At a Manchester primary school, caretakers trialled modular tiles: aggressive scrapers at the door, absorbent planks beyond, and a transition carpet to classrooms. After six weeks, random spot checks showed less visible grit and fewer rainy-day slips. The caretaker noted a practical win: modular pieces let them replace only the first row after a muddy football tournament—no need to pull the lot. Maintenance became targeted, not heroic.
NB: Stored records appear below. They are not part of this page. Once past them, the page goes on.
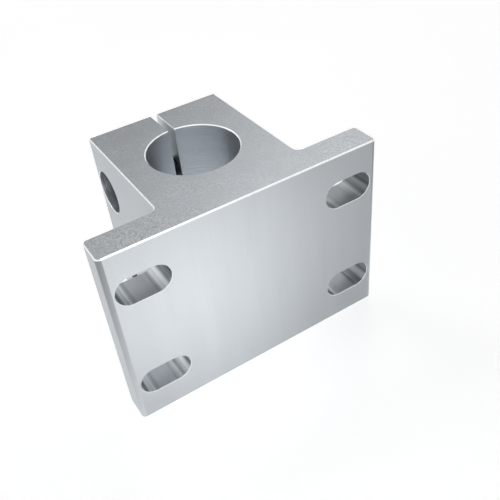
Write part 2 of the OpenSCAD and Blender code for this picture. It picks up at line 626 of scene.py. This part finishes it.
def extruded_block():
    """The section at four levels, so that both ends get an edge break."""
    work = bmesh.new()
    full = [point for point, _, _ in outline]
    levels = [
        (inset, -half_length),
        (full, -half_length + EDGE_DEPTH),
        (full, half_length - EDGE_DEPTH),
        (inset, half_length),
    ]
    rings = [[work.verts.new((p.x, p.y, z)) for p in points] for points, z in levels]
    for low, high in zip(rings, rings[1:]):
        wall = low is rings[1]
        for index, (_, finish, _) in enumerate(outline):
            ahead = (index + 1) % len(outline)
            face = work.faces.new((low[index], low[ahead], high[ahead], high[index]))
            face.material_index = FINISHES.index(finish if wall else bright_edge)
    caps = [work.faces.new(ring) for ring in (rings[0][::-1], rings[-1])]
    for cap in caps:
        cap.material_index = FINISHES.index(blasted_end)
    work.normal_update()
    bmesh.ops.triangulate(work, faces=caps)
    block = new_mesh_object("block_raw", work)
    for material in FINISHES:
        block.data.materials.append(material)
    return block


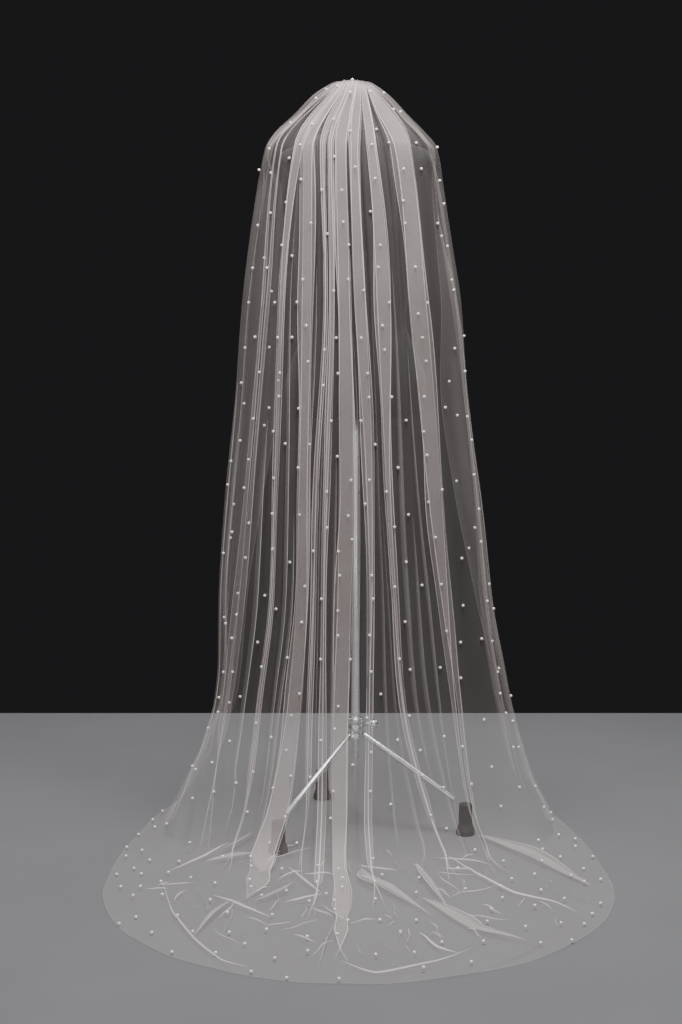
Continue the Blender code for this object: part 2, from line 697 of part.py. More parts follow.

Common pitfalls surfaced too. Homeowners often install plush mats that feel luxurious but saturate in one afternoon. Others skip anchoring, and corners curl into trip hazards. The fix is simple: choose density over plushness, specify ramped edges, and treat the entrance like a system, not a single purchase. The cleaner corridor that follows is the proof.
Mud will always meet British weather, but your floors don’t have to host the reunion. By sequencing scraping, absorption, and transition, the three-zone hallway system turns everyday footfalls into quiet cleaning events. It respects old pine boards, flatters terrazzo, and keeps vinyl looking new. Most importantly, it saves time when time is scarce. Once you try it, the difference is obvious. If you were to map your home’s entrance today, where would each zone begin and end—and what small change could you make this week to stop mud in its tracks?